_Problem to solve_
Pick out each line of the records that includes the string "joints", and copy it.

_Materials provided_
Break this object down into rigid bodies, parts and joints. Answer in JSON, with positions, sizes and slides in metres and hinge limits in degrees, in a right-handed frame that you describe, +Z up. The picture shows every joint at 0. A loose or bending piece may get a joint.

--

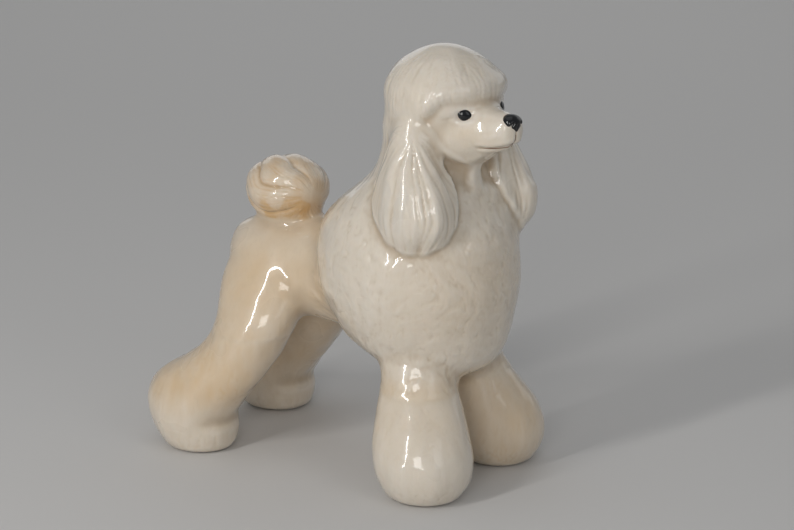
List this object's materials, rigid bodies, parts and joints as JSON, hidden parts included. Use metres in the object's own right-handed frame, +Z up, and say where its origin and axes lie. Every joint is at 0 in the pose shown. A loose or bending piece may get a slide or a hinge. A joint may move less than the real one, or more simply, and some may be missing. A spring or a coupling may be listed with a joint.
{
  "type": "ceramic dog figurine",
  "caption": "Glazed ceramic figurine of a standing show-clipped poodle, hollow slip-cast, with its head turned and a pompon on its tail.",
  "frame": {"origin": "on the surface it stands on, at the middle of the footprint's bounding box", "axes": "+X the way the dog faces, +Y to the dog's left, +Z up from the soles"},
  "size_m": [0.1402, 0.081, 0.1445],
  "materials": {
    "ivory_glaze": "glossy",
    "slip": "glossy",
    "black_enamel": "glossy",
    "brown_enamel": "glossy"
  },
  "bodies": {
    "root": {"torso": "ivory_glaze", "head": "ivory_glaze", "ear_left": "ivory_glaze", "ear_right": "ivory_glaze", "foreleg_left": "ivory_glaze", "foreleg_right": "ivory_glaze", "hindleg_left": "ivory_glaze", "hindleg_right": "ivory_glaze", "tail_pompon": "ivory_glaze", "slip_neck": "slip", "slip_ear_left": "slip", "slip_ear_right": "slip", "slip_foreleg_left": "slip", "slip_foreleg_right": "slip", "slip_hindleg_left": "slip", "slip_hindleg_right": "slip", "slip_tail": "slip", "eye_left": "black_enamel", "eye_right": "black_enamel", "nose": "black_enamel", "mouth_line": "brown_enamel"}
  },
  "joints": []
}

---

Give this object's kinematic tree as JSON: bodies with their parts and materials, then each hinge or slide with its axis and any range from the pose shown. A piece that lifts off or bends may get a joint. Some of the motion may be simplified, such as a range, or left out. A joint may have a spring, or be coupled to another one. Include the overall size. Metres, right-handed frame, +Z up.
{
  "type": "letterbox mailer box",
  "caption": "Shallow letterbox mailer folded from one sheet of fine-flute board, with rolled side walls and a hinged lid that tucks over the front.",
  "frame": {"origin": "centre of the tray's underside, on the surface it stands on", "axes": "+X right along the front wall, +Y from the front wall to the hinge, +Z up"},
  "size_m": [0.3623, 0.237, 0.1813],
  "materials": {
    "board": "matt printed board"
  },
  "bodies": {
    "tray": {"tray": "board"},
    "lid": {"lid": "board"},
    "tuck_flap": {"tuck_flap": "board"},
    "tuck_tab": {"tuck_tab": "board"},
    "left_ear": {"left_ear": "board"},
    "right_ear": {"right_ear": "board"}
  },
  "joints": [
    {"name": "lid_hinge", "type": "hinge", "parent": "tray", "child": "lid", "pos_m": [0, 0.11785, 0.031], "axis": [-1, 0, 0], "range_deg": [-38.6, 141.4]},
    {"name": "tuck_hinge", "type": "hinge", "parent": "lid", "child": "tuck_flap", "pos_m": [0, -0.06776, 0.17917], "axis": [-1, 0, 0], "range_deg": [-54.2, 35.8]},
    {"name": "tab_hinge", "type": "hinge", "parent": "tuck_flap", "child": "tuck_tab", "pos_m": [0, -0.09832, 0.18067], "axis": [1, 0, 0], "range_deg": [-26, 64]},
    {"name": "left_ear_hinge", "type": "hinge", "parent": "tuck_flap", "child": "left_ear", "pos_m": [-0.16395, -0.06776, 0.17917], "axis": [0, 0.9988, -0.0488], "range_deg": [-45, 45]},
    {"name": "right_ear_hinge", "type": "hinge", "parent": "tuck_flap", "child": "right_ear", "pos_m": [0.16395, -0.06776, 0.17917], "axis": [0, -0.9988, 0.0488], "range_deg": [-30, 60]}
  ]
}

_The completed task_
Break this object down into rigid bodies, parts and joints. Answer in JSON, with positions, sizes and slides in metres and hinge limits in degrees, in a right-handed frame that you describe, +Z up. The picture shows every joint at 0. A loose or bending piece may get a joint.
List this object's materials, rigid bodies, parts and joints as JSON, hidden parts included. Use metres in the object's own right-handed frame, +Z up, and say where its origin and axes lie. Every joint is at 0 in the pose shown. A loose or bending piece may get a slide or a hinge. A joint may move less than the real one, or more simply, and some may be missing. A spring or a coupling may be listed with a joint.
  "joints": []
  "joints": [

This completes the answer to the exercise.